Ted Meaney, a young journalist, turned a personal battle into a national campaign.
In 1942, as an ex-tuberculosis patient, he conceptualized the idea of forming a voluntary anti-tuberculosis movement to deal with the ravages of that disease.
He enlisted the efforts of the St. John’s Rotary Club and, together, their actions saw the birth of the Newfoundland Tuberculosis Association, today known as The Lung Association Newfoundland and Labrador.
The Government of the day wanted the proposed new Association to “act as an agent” and bring several other related concerns under its mandate. Ted Meaney and Rotary were committed to one priority only - tuberculosis. This difference of opinion resulted in no monies being made available from Government for this most crucial undertaking.

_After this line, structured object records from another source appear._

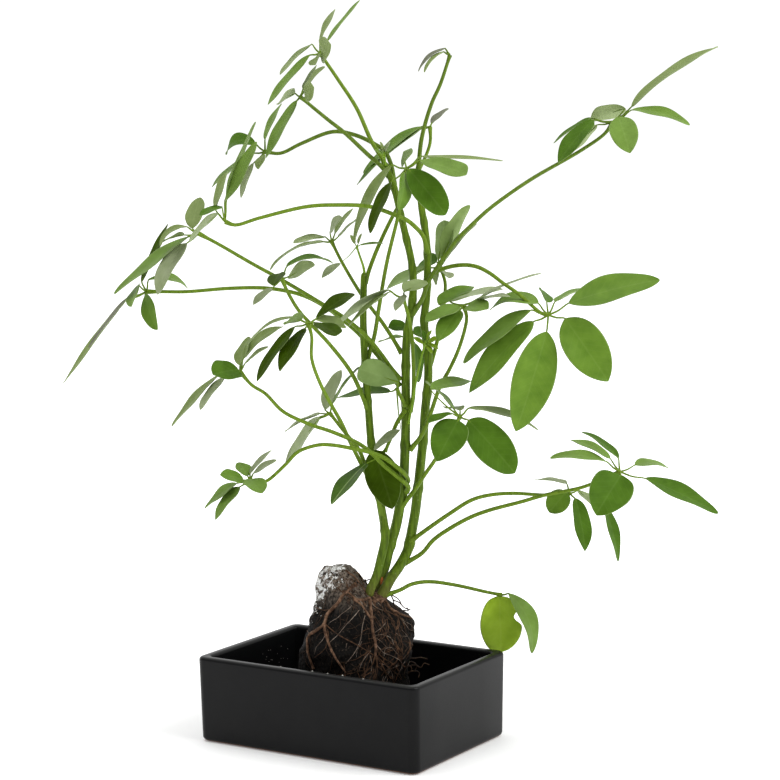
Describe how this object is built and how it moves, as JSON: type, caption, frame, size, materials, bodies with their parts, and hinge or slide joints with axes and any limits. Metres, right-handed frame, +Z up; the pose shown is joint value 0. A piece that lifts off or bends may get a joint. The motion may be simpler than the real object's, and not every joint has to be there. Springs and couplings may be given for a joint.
{
  "type": "potted umbrella plant",
  "caption": "Young umbrella plant with slender green stems and hand-shaped leaves, its roots clasping a lava rock that stands in an open glazed rectangular tray.",
  "frame": {"origin": "centre of the tray's flat underside", "axes": "+Z up, +X along the tray's long side, +Y towards the tray's back"},
  "size_m": [0.3447, 0.2311, 0.4338],
  "materials": {
    "glaze": "semi-matt black glaze",
    "lava": "rough pitted lava with pale mineral specks",
    "bark": "brown young root bark",
    "stem": "smooth green stem skin",
    "leaf": "satin green leaf",
    "shoot": "bright young leaf"
  },
  "bodies": {
    "root": {"tray": "glaze", "lava_rock": "lava", "roots": "bark", "stem_left": "stem", "stem_middle": "stem", "stem_right": "stem", "leaf_top_left_1": "leaf", "leaf_top_left_2": "leaf", "leaf_top_left_3": "leaf", "leaf_upper_left_1": "leaf", "leaf_upper_left_2": "leaf", "leaf_far_left": "leaf", "leaf_mid_left_1": "leaf", "leaf_mid_left_2": "leaf", "leaf_inner_left": "leaf", "leaf_mid_left_3": "leaf", "leaf_low_left_1": "leaf", "leaf_low_left_2": "leaf", "leaf_inner_front": "leaf", "leaf_low_front": "leaf", "leaf_upper_front": "leaf", "leaf_upper_back": "leaf", "leaf_top_sprout": "leaf", "leaf_far_right_top": "leaf", "leaf_right_big": "leaf", "leaf_inner_right": "leaf", "leaf_inner_middle": "leaf", "leaf_inner_hidden": "leaf", "leaf_inner_back": "leaf", "leaf_mid_right": "leaf", "leaf_low_right_1": "leaf", "leaf_low_right_2": "leaf", "leaf_lowest_right": "leaf", "shoot_left_tip": "shoot", "shoot_middle_tip": "shoot", "shoot_right_tuft": "shoot"}
  },
  "joints": []
}
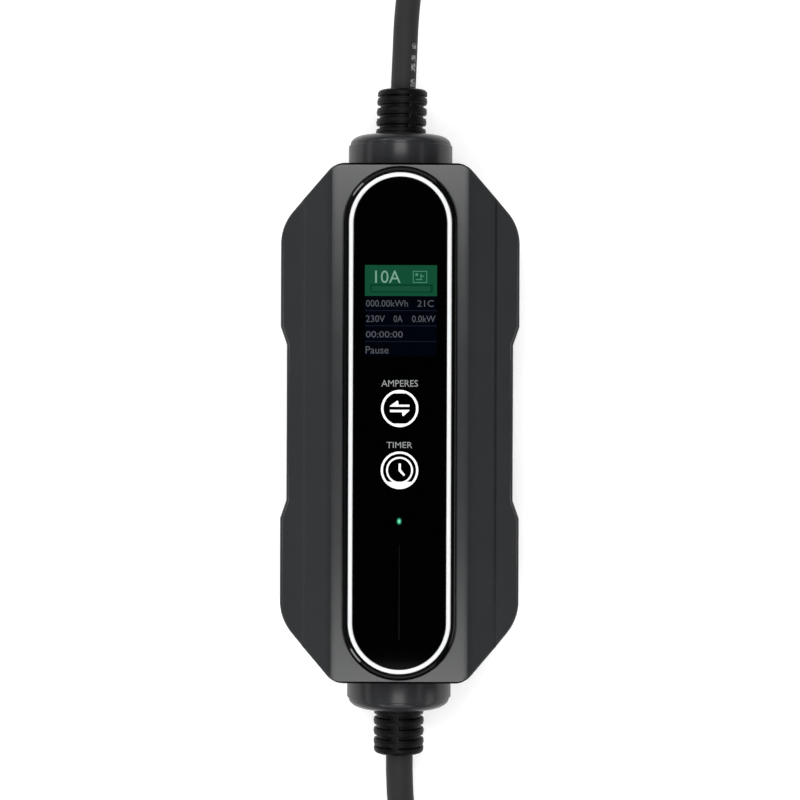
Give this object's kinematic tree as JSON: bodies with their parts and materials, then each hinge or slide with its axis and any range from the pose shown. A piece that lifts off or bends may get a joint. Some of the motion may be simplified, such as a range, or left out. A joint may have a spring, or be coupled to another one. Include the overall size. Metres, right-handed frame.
{
  "type": "portable ev charger",
  "caption": "Portable EV charger: grey control box with a screen and touch keys, a mains plug on a short lead, and a car connector on a folded lead.",
  "frame": {"origin": "middle of the box's footprint, on the back face that it lies on", "axes": "+X across the box, +Y along it towards the mains lead, +Z out of the screen"},
  "size_m": [0.1106, 0.7743, 0.1141],
  "materials": {
    "shell_plastic": "fine satin grain, dark grey",
    "gloss_black": "polished black",
    "trim_white": "smooth white",
    "cap_plastic": "satin, turned look",
    "boot_rubber": "moulded matte black",
    "lead_jacket": "semi-matte jacket, dark grey",
    "screw_steel": "zinc-plated",
    "contact_nickel": "nickel-plated, semi-bright",
    "board_green": "solder-resist green",
    "seal_rubber": "soft silicone",
    "screen_glass": "display glass",
    "clear_plastic": "clear light guide",
    "pad_foam": "conductive foam",
    "connector_black": "fine-textured black",
    "insert_grey": "moulded dark grey",
    "tie_fabric": "woven hook-and-loop",
    "relay_case": "moulded case",
    "winding_tape": "insulating tape",
    "capacitor_sleeve": "shrunk sleeve",
    "fuse_ceramic": "glazed",
    "varistor_coat": "dipped coating",
    "chip_epoxy": "moulded epoxy",
    "terminal_plastic": "moulded green"
  },
  "bodies": {
    "root": {"board_screw_1": "screw_steel", "board_screw_2": "screw_steel", "board_screw_3": "screw_steel", "board_screw_4": "screw_steel", "capacitor_1": "capacitor_sleeve", "capacitor_2": "capacitor_sleeve", "case_screw_1": "screw_steel", "case_screw_2": "screw_steel", "case_screw_3": "screw_steel", "case_screw_4": "screw_steel", "case_screw_5": "screw_steel", "case_screw_6": "screw_steel", "connector_boot": "boot_rubber", "connector_nose": "connector_black", "contact_insert": "insert_grey", "controller_chip": "chip_epoxy", "display_module": "screen_glass", "front_shell": "shell_plastic", "fuse": "fuse_ceramic", "handle_shell_left": "connector_black", "handle_shell_right": "connector_black", "input_terminal": "terminal_plastic", "key_pad_current": "pad_foam", "key_pad_timer": "pad_foam", "leakage_sensor": "winding_tape", "light_guide": "clear_plastic", "main_board": "board_green", "mains_boot": "boot_rubber", "mains_end_cap": "cap_plastic", "mains_lead": "lead_jacket", "mains_lead_tail": "lead_jacket", "output_terminal": "terminal_plastic", "panel_bezel": "gloss_black", "panel_trim": "trim_white", "panel_window": "gloss_black", "plug_body": "boot_rubber", "plug_boot": "boot_rubber", "plug_earth_clip_1": "contact_nickel", "plug_earth_clip_2": "contact_nickel", "plug_pin_live": "contact_nickel", "plug_pin_neutral": "contact_nickel", "rear_shell": "shell_plastic", "relay_live": "relay_case", "relay_neutral": "relay_case", "ribbon_cable": "pad_foam", "seal_left": "seal_rubber", "seal_right": "seal_rubber", "status_light": "clear_plastic", "touch_board": "board_green", "transformer": "winding_tape", "varistor": "varistor_coat", "vehicle_boot": "boot_rubber", "vehicle_coil": "lead_jacket", "vehicle_end_cap": "cap_plastic", "vehicle_lead": "lead_jacket", "vehicle_lead_end": "lead_jacket", "vehicle_lead_tail": "lead_jacket", "vehicle_tie_1": "tie_fabric", "vehicle_tie_2": "tie_fabric"}
  },
  "joints": []
}
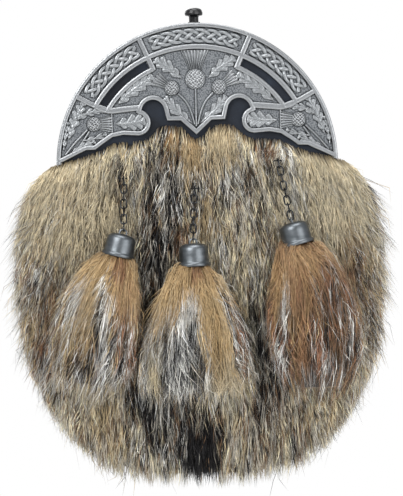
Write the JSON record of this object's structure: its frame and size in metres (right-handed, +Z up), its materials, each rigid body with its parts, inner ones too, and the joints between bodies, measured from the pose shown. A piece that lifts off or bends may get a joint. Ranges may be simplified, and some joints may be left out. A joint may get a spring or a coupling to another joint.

However, the lack of Government financing did not deter those volunteers committed to the cause. They made contact and sought direction from the National Tuberculosis Association in the United States - an already successful voluntary organization with the same mission. This Association sent their top executives to St. John’s to establish a fundraising campaign. And, in November 1944, with the cooperation of some local business people, the Christmas Seal Campaign was launched.
The first campaign surpassed all expectations, realizing $30,000.
Ted Meaney launched this first campaign and became the Founder and Executive Director of the newly formed Newfoundland Tuberculosis Association. However, his tuberculosis recurred, and despite the best efforts of medical service in both Newfoundland and the United States, he died in March of 1949 at the age of 21.